▶ **RECORDED INFORMATION**

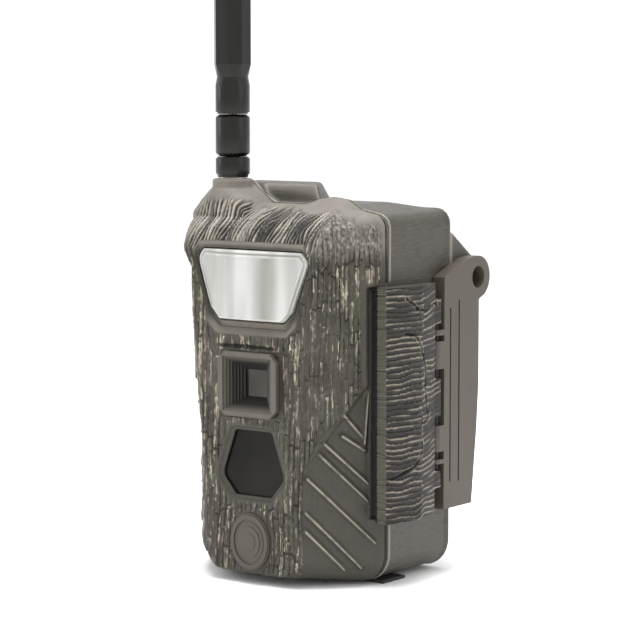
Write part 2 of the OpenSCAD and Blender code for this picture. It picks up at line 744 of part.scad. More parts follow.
module antenna_locknut() color("#c9c8c2") difference() {
    rod_z(5.2, collar_z, collar_z + 0.4, ant_x, ant_d);
    rod_z(thread_r, collar_z - 1, collar_z + 1, ant_x, ant_d);
}

// the socket's lead runs down to the modem inside the front shell
lead_route = [[ant_x, -8, socket_z0], [ant_x, -8, 120.6], [ant_x, -7.4, 118], [ant_x, -6.3, 115.6],
              [ant_x, -5.6, 113.2], [ant_x, -5.5, 110], [ant_x, -5.5, 106.2]];
lead_r = 0.7;
lead_sides = 8;

function unit(v) = v / norm(v);
function heading(p, i) = unit(p[min(i + 1, len(p) - 1)] - p[max(i - 1, 0)]);
function ring(p, i) =
    let (t = heading(p, i), u = unit(cross(t, [1, 0, 0])), v = cross(t, u))
    [for (k = [0:lead_sides - 1])
        p[i] + lead_r * (cos(360 * k / lead_sides) * u + sin(360 * k / lead_sides) * v)];

module antenna_lead() color("#1a1a1a")
    translate([0, seam_y, 0])
        polyhedron(
            points = [for (i = [0:len(lead_route) - 1], q = ring(lead_route, i)) q],
            faces = concat(
                [[for (k = [0:lead_sides - 1]) k]],
                [for (i = [0:len(lead_route) - 2], k = [0:lead_sides - 1])
                    let (a = i * lead_sides, b = (k + 1) % lead_sides)
                    [a + k, a + lead_sides + k, a + lead_sides + b, a + b]],
                [[for (k = [lead_sides - 1:-1:0]) (len(lead_route) - 1) * lead_sides + k]]
            ));

// the nut turns freely round the foot of the barrel
module antenna_nut() color("#282720") difference() {
    union() {
        rod_z(5.5, collar_z + 0.5, collar_z + 1.2, ant_x, ant_d);
        rod_z(barrel_r - 0.5, collar_z + 1.2, 149, ant_x, ant_d);
        rod_z(barrel_r, collar_z + 1.7, 148.5, ant_x, ant_d);
    }
    rod_z(thread_r + run_gap, collar_z - 1, nut_bore_z, ant_x, ant_d);
    rod_z(stem_r + run_gap, nut_bore_z - 1, 150, ant_x, ant_d);
}

module antenna_barrel() color("#282720") difference() {
    union() {
        // a flanged stem that the nut pulls down
        rod_z(thread_r, nut_bore_z - 1.2, nut_bore_z - 0.1, ant_x, ant_d);
        rod_z(stem_r, nut_bore_z - 0.3, 150.5, ant_x, ant_d);
        rod_z(barrel_r - 1, 149.2, swivel_z - 0.2, ant_x, ant_d);
        rod_z(barrel_r - 0.4, 149.8, 163.6, ant_x, ant_d);
        rod_z(barrel_r, 150.2, 163.2, ant_x, ant_d);
    }
    rod_z(core_r, socket_z1, swivel_z + 1, ant_x, ant_d);
}

module antenna_core() color("#b5963f")
    rod_z(core_r, socket_z1 - 2.8, 176, ant_x, ant_d);

// the round collar, the waist and the eight-sided whip above it
module antenna_whip() color("#2e2d27") difference() {
    union() {
        rod_z(barrel_r - 0.6, swivel_z, swivel_z + 0.6, ant_x, ant_d);
        rod_z(barrel_r, swivel_z + 0.6, 174.5, ant_x, ant_d);
        translate([ant_x, at(ant_d), 0]) {
            hull() {
                translate([0, 0, 174]) cylinder(r = barrel_r, h = 0.5, $fn = round_fn);
                translate([0, 0, 177.4]) cylinder(r = 5.6, h = 0.1, $fn = round_fn);
            }
            hull() {
                translate([0, 0, 177.4]) cylinder(r = 5.6, h = 0.1, $fn = round_fn);
                translate([0, 0, 182]) rotate([0, 0, 22.5]) cylinder(r = whip_r, h = 0.5, $fn = 8);
            }
            hull() {
                translate([0, 0, 182]) rotate([0, 0, 22.5]) cylinder(r = whip_r, h = 130, $fn = 8);
                translate([0, 0, whip_top_z - 4]) rotate([0, 0, 22.5]) cylinder(r = 5.6, h = 0.5, $fn = 8);
                translate([0, 0, whip_top_z - 1]) rotate([0, 0, 22.5]) cylinder(r = 3.4, h = 1, $fn = 8);
            }
        }
    }
    rod_z(core_r + run_gap, swivel_z - 1, 176.3, ant_x, ant_d);
}

// ---------------------------------------------------------------- electronics in the front shell

module main_board() color("#2f5d3a") difference() {
    box([-29, 29], board_d, [16, 114]);
    for (p = board_posts) both() rod_y(1, -10, -5, p[0], p[1]);
    // room for the antenna lead at the top edge
    box([ant_x - 3, ant_x + 3], [-10, -5], [112, 116]);
}

module board_screws() color("#8d8d8a")
    for (p = board_posts) both() screw(board_d[1] + 1.2, board_d[1], -12.6, p[0], p[1], 1.9, 0.9);

module modem_shield() color("#b9bab8") difference() {
    box([-25.6, -8], [board_d[1], -3.8], [90, 107.5]);
    box([-25, -8.6], [board_d[1] - 1, -4.3], [90.6, 106.9]);
    // the lead enters through the top of the can
    rod_z(lead_r + 0.2, 106, 109, ant_x, -5.5);
}

module motion_sensor() color("#a8a9a6") {
    rod_y(4.6, -12.6, -12.2, 0, sensor_z);
    rod_y(4.1, -16.4, -12.4, 0, sensor_z);
    // three short legs to the board
    for (a = [0, 120, 240])
        rod_y(0.35, -12.4, board_d[0], 2.4 * cos(a), sensor_z + 2.4 * sin(a), 16);
}

module microphone() color("#55565a")
    rod_y(2, board_d[0] - 1.4, board_d[0], -18, 62);

module lens_barrel() color("#1d1d1d") difference() {
    union() {
        rod_y(6.6, -19.6, -15.6, 0, lens_z);
        rod_y(5.9, -15.8, -11.6, 0, lens_z);
    }
    rod_y(4, -20, -10, 0, lens_z);
}

module lens_element() color("#2a3440")
    intersection() {
        rod_y(4, -19, -11.6, 0, lens_z);
        translate([0, at(-15), lens_z]) sphere(r = 4.6, $fn = 64);
    }

module lens_holder() color("#232323") difference() {
    box([-8.5, 8.5], [-14.2, board_d[0]], [lens_z - 8.5, lens_z + 8.5]);
    rod_y(5.9, -15, -11.4, 0, lens_z);
    box([-5.5, 5.5], [-11.6, -8], [lens_z - 5.5, lens_z + 5.5]);
}

module image_sensor() color("#34434f")
    box([-4.2, 4.2], [board_d[0] - 0.9, board_d[0]], [lens_z - 4.2, lens_z + 4.2]);

module lamp_board() color("#27402d") difference() {
    box([-12, 12], [-13, -11.8], [25, 56]);
    both() rod_y(1.1, -14, -11, 10, 28);
    both() rod_y(1.1, -14, -11, 10, 53);
}

module lamp_spacers() color("#c8b56a")
    for (z = [28, 53]) both() {
        rod_y(1.1, -13.6, -11.8, 10, z);
        rod_y(1.7, -11.8, board_d[0], 10, z);
    }

// domed infrared lamps in staggered rows
module lamps() color("#3a3340")
    for (row = [0:5], k = [0:3]) {
        x = -7.2 + 4.4 * k + (row % 2) * 1.2;
        z = 32.2 + 3.9 * row;
        rod_y(1.5, -15.4, -13, x, z, 24);
        translate([x, at(-15.4), z]) sphere(r = 1.5, $fn = 24);
    }

module screen() color("#151a1f") {
    box([-21, 21], [-5.8, -3], [64, 88]);
    box([-19, 19], [-3.1, -2.5], [66, 86]);
}

module inner_panel() color("#23221f") difference() {
    along_y(panel_d[0], panel_d[1]) round_rect(36, 8, 124, 6);
    // screen opening, button holes, switch slot, card and SIM access
    box([-18.4, 18.4], [-3, 1], [66.6, 85.4]);
    for (p = button_at) rod_y(button_r + 0.3, -3, 1, p[0], p[1]);
    box([switch_at[0] - 2, switch_at[0] + 2], [-3, 1], [switch_at[1] - 4.4, switch_at[1] + 4.4]);
    box([-28.4, -3.2], [-3, 1], [9.6, 17]);
    box([4.6, 21.4], [-3, 1], [9.6, 17]);
    for (p = panel_screws) both() rod_y(1, -3, 1, p[0], p[1]);
    // contact windows for the two power pins
    both() rod_y(1.8, -3, 1, pin_x, pin_z);
}

module panel_screws() color("#8d8d8a")
    for (p = panel_screws) both() screw(panel_d[1] + 1, panel_d[1], -5.6, p[0], p[1], 2, 0.9);

module button_switches() color("#9a9b98")
    for (p = button_at) box([p[0] - 2.2, p[0] + 2.2], [board_d[1], -6.2], [p[1] - 2.2, p[1] + 2.2]);

module menu_button(i) color("#4b4a46") {
    p = button_at[i - 1];
    rod_y(button_r, button_back_d, 0.6, p[0], p[1]);
    rod_y(button_r + 0.8, panel_d[0] - 0.95, panel_d[0] - 0.05, p[0], p[1]);
}

module power_switch() color("#9a9b98") difference() {
    box([switch_at[0] - 3, switch_at[0] + 3], [board_d[1], -3.4], [switch_at[1] - 6, switch_at[1] + 6]);
    box([switch_at[0] - 1.6, switch_at[0] + 1.6], [-5.6, -3], [switch_at[1] - 4.4, switch_at[1] + 4.4]);
}

module power_knob() color("#b8b3a2") {
    box([switch_at[0] - 1.3, switch_at[0] + 1.3], [-5.3, 0.6], [switch_at[1] - 3.9, switch_at[1] - 0.9]);
}

module card_socket() color("#b9bab8") difference() {
    box([-28.6, -2.9], [board_d[1], -3.6], [18, 44]);
    box([-27.9, -3.6], [-6.4, -4.1], [17, 43]);
}

module memory_card() color("#20242c")
    box([-27.75, -3.75], [-6.3, -4.2], [10.8, 42.8]);

module sim_holder() color("#b9bab8") difference() {
    box([4, 22], [board_d[1], -4.8], [18, 38]);
    box([5.3, 20.7], [-6.5, -5.5], [17, 37.4]);
}

module sim_card() color("#e8e6df")
    box([5.5, 20.5], [-6.4, -5.6], [12.2, 37.2]);

// two sprung pins that meet the tray's contacts when the case is closed
module power_pins() color("#b5963f")
    both() {
        rod_y(1.5, board_d[1], -2.4, pin_x - 1, pin_z);
        rod_y(0.9, -2.6, tray_d[0] - 0.25, pin_x - 0.4, pin_z);
    }

// ---------------------------------------------------------------- the whole

rear_shell();
front_shell();
seal();
hinge_pin();
sensor_lens();
lens_frame();
lens_window();
lamp_window();
badge();
latch_lever();
latch_hook();
lever_pin();
hook_pin();
antenna_nut();
antenna_barrel();
antenna_core();
antenna_whip();
antenna_socket();
antenna_locknut();
antenna_lead();
main_board();
modem_shield();
motion_sensor();
microphone();
lens_barrel();
lens_element();
lens_holder();
image_sensor();
lamp_board();
lamps();
lamp_spacers();
screen();
inner_panel();
panel_screws();
board_screws();
button_switches();
power_knob();
power_switch();
memory_card();
card_socket();
sim_holder();
sim_card();
power_pins();
battery_tray();
front_cells();
rear_cells();
contact_plates();
contact_springs();
tripod_insert();
power_jack();
jack_cover();
tree_bracket();
bracket_screws();
for (i = [1:len(BUTTONS)]) menu_button(i);
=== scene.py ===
"""Looks of the trail camera. The front shell, latch cover, rear shell and sensor window are carved from the
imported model's own shapes. Every other part keeps its shape and gets eased edges and a material."""
import math
from itertools import product

import bmesh
import bpy
import numpy as np
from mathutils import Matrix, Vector
from mathutils.bvhtree import BVHTree


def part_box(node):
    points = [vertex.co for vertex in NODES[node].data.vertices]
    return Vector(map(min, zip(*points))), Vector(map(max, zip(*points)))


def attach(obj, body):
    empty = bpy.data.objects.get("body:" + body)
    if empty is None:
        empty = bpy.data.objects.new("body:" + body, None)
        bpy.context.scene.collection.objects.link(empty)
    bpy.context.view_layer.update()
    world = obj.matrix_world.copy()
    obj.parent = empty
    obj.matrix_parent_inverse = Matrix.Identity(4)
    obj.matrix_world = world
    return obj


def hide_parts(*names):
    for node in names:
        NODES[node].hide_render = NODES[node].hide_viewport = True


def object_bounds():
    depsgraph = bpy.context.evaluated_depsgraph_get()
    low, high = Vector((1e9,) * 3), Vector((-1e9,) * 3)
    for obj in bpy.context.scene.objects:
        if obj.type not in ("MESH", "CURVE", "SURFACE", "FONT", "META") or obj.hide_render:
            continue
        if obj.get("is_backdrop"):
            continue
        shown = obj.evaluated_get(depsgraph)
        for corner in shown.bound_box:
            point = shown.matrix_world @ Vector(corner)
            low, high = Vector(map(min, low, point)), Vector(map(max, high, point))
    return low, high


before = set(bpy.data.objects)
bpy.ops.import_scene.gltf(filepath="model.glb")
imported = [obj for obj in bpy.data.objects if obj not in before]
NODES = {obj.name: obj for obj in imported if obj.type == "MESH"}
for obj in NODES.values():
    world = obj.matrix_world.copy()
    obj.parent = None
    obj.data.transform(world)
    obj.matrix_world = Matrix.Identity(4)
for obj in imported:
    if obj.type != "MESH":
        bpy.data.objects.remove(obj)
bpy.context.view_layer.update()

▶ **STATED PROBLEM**
Repeat the material word for word from its opening line up to and including the line containing "lead_sides = 8;".

▶ **THE RESPONSE**
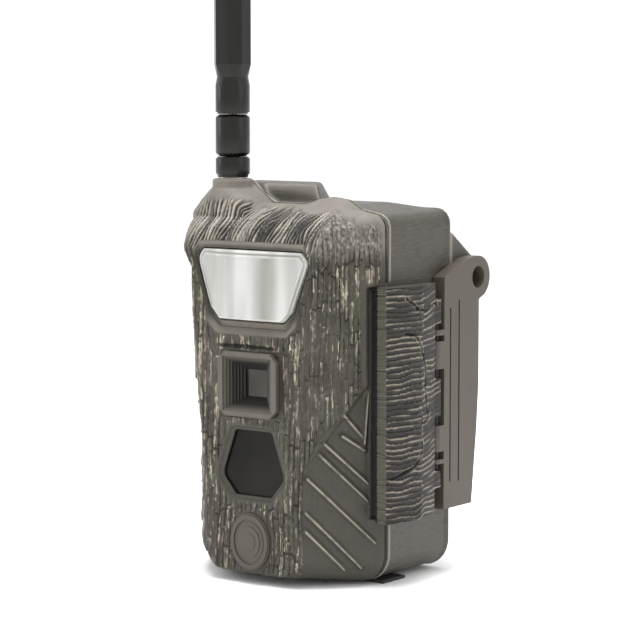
Write part 2 of the OpenSCAD and Blender code for this picture. It picks up at line 744 of part.scad. More parts follow.
module antenna_locknut() color("#c9c8c2") difference() {
    rod_z(5.2, collar_z, collar_z + 0.4, ant_x, ant_d);
    rod_z(thread_r, collar_z - 1, collar_z + 1, ant_x, ant_d);
}

// the socket's lead runs down to the modem inside the front shell
lead_route = [[ant_x, -8, socket_z0], [ant_x, -8, 120.6], [ant_x, -7.4, 118], [ant_x, -6.3, 115.6],
              [ant_x, -5.6, 113.2], [ant_x, -5.5, 110], [ant_x, -5.5, 106.2]];
lead_r = 0.7;
lead_sides = 8;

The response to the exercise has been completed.